I think this link is useful to you, please read in this link

Canada salary


----------



## sylvos (Oct 24, 2011)

thanhnienmoi said:


> I think this link is useful to you, please read in this link
> 
> Canada salary


Many thanks for that!!!


----------



## BluenoseGirl (Nov 16, 2011)

*Ticket*

Hi Guys,
My Dad is an electrician (Nova Scotia) and so I just thought I would point out that in Canada you need to have your "ticket" to work as an electrician in Canada. 

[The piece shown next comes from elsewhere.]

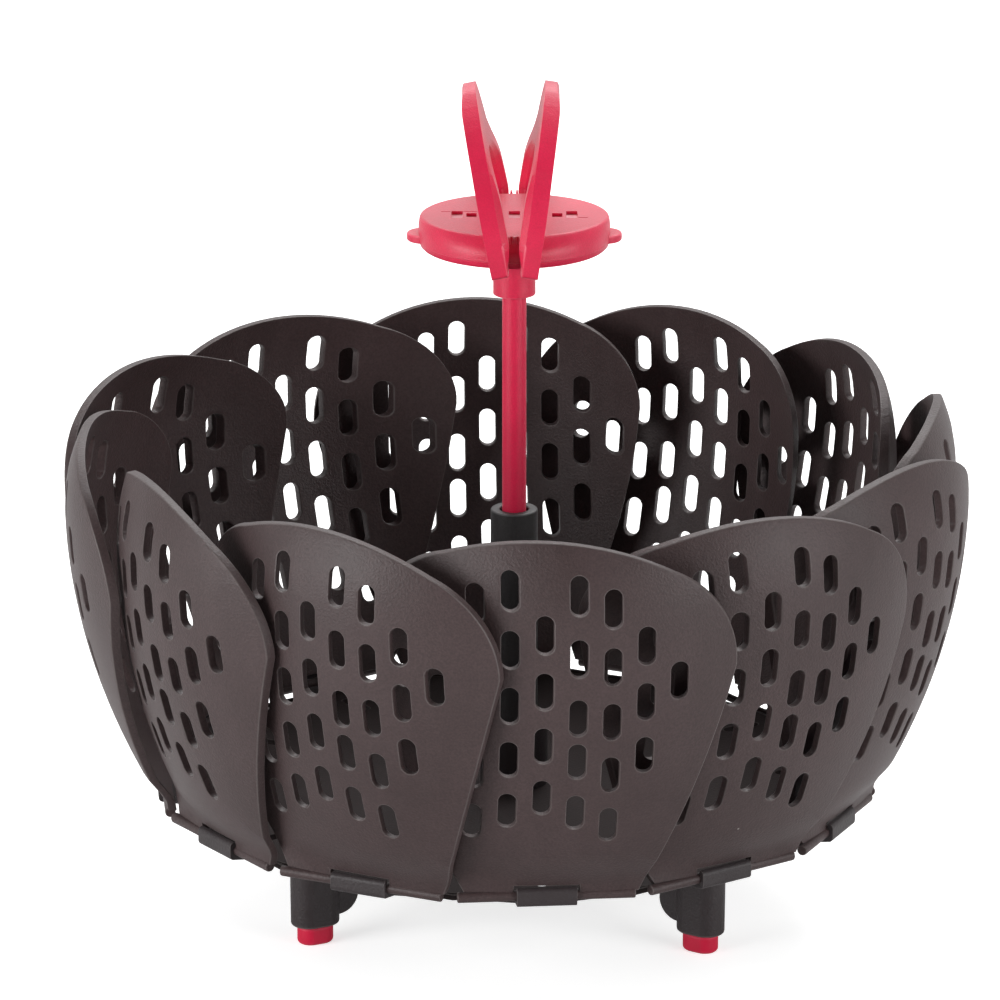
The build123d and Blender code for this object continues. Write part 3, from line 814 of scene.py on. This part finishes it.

I believe the rules and tests vary from province to province. Possibly you could ask the Electrical Union to get some answers. IBEW dot org


----------



## thanhnienmoi (Oct 25, 2011)

BluenoseGirl said:


> Hi Guys,
> My Dad is an electrician (Nova Scotia) and so I just thought I would point out that in Canada you need to have your "ticket" to work as an electrician in Canada.
> 
> I believe the rules and tests vary from province to province. Possibly you could ask the Electrical Union to get some answers. IBEW dot org


Hiii

i can not understand "ticket" mean, please explain me in this situation


----------



## aussieadam (Dec 16, 2011)

thanhnienmoi said:


> Hiii
> 
> i can not understand "ticket" mean, please explain me in this situation


Hi

By saying "ticket" it means license. So in this case you need electrical license. 

Hope that helps


----------